Showing all fragments at once (DGGRAL)

The command DGGRAL can be used to send hits to the graphics window for visual inspection. After typing DGGRAL you will be promted for a group number. You can only look at groups that were made using any of the DG*** options (also after a logical operation with another group has been performed). The hits are stored in a MOL-item. They are coloured by quality of fit. Blue for the best one, red for the worst.

Listing hits (DGSHOW)

The command DGSHOW does almost the same as the command SHOHIT (see SHOHIT in the SCAN3D menu). It lists the hits one by one, including sequence, secondary structure determination for the fragment, and the RMS deviation for the alpha-carbons after superpositioning. Be aware that the RMS deviation is no longer correct if you have done logical combinations on this group.

Working with alpha carbons only

Builing a structure from alpha carbons (CATOAL)

The command CATOAL will run over the entire molecule and replace every amino acid for which only the alpha carbon coordinates are present by a complete residue. This option loops over the DGMUT option, and every time accepts the best hit found, without user intervention.
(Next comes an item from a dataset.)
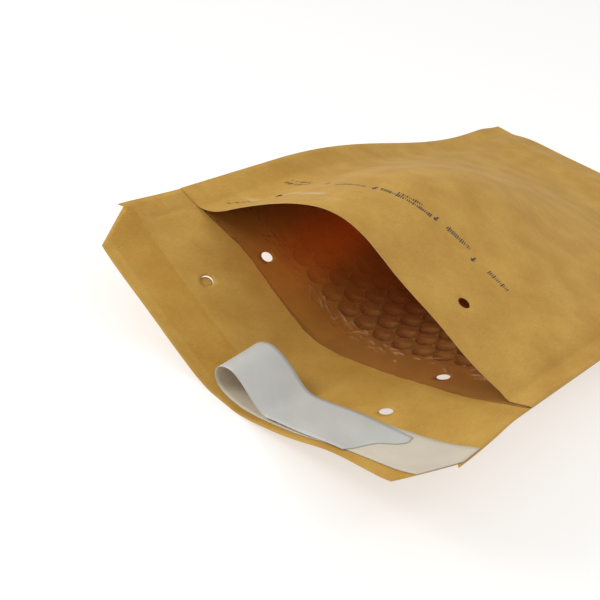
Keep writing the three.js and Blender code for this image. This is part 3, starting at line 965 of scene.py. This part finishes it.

If you are running this option on experimental alpha carbon positions, you should probably run the RELAX option (see below) a couple of times before starting with CATOAL.

Keeping only alpha carbons (ALTOCA)

The command ALTOCA causes WHAT IF to set all coordinates to zero except those for the alpha carbons. This is of course a rather useless command, but it is nice to test the quality of the CATOAL option.

Rotamer searches

Single rotamer searches (DGR1-1)

This option does the same as DGROTA (see below). This option is only added for option nomenclature consistency.

Single rotamer searches (DGROTA)

The command DGROTA does almost the same as DGMUT. However, it will automatically add a DGGRAL option at the end. In this DGGRAL option only the side chains of the middle residue of the search string will be shown. Also, in DGROTA the weight on the central residues alpha carbon is infinite in the superposition.

This is a very good option to get an impression about possible sidechain conformations (=rotamers) at a certain position.

The command DGROTA does the same as DGR1-1. It is left in here for compatibility purposes.

Multiple residue rotamers at one position (DGRN-1)

The command DGRN-1 will prompt you for one residue. It will than determine the rotamers (as described for the DRG1-1 option) for all 20 residue types at this position (nothing is shown for glycine because it has no side chain). The hits will be stored in the first 20 frames of the movie option.

One residue type rotamer for a range of residues (DGR1-N)

The command DGR1-N will prompt you for a residue range and a residue type. The range should not span more than 100 residues. For every residue in the range the rotamers for the requested residue type will be determined as described for the DGR1-1 option, and put in the movie.

At present the output is also a surprise to me.

All rotamers for a residue range (DGRN-N)

The command DGRN-N is determines rotamer distributions for all residue types for a complete range of residues. As this can no longer be displayed, you get the Chi-1 statistics. The statistics consist of a table with for every position for every residue type the distribution of preferred Chi-1 angles in steps of 10 degrees. Also, three graphs will be shown with the frequency of occurrence around +60, +/-180, and -60 degrees (from bottom to top) at each position averaged over the 17 residue types (gly, ala, pro are excluded). A second plot shows the distribution of the average residue over the 360 degrees of chi-1, averaged over the 17 residue types.

Since these two plots are drawn in the colour of the residues (actually their alpha carbons), you are suggested to thing about colouring them cleverly before you run this extremely time consuming option!

At present the output is also a surprise to me.

Self rotamers (DGRSLF)

The command DGRSLF will cause WHAT IF to prompt you for a residue range. It will than execute the DGR1-1 option on each residue in this range, and store the results in the movie. The rotamers will be for the residue type that is present at that situation. This option allows you to inspect how many of your residues are in the most preferred conformation.

The range should not span more than 100 residues.

geometric best rotamers for a residue range (DGRS-N)

The command DGRS-N will cause WHAT IF to prompt you for a residue range. For all residues in this range the geometrically best rotamer (that is the rotamer that is closest to the middle of the cloud and has the best backbone fit) will be determined. These best rotamers will be plotted.

Fragment group administration

Resetting the group length (SETLEN)

The command SETLEN can be used to change the length of the groups to search for. The commands DGFIX, DGFIND and DGMUT need the group length to be odd. DGCONT works independent of the group length. This SETLEN command is completely equivalent to the SETLEN command in the SCAN3D menu.

Initializing the groups (INIGRP)

The command INIGRP does the same as the command with the same name in the SCAN3D menu: it initializes all groups. This is an irreversible command. The only way to get the groups back is by regenerating them.

Showing the search groups (SHOGRP)

The command SHOGRP does the same as the command with the same name in the SCAN3D menu: it shows you all groups. The presently available groups are shown including their group number, the number of hits in the group, and a short description of how the group was created.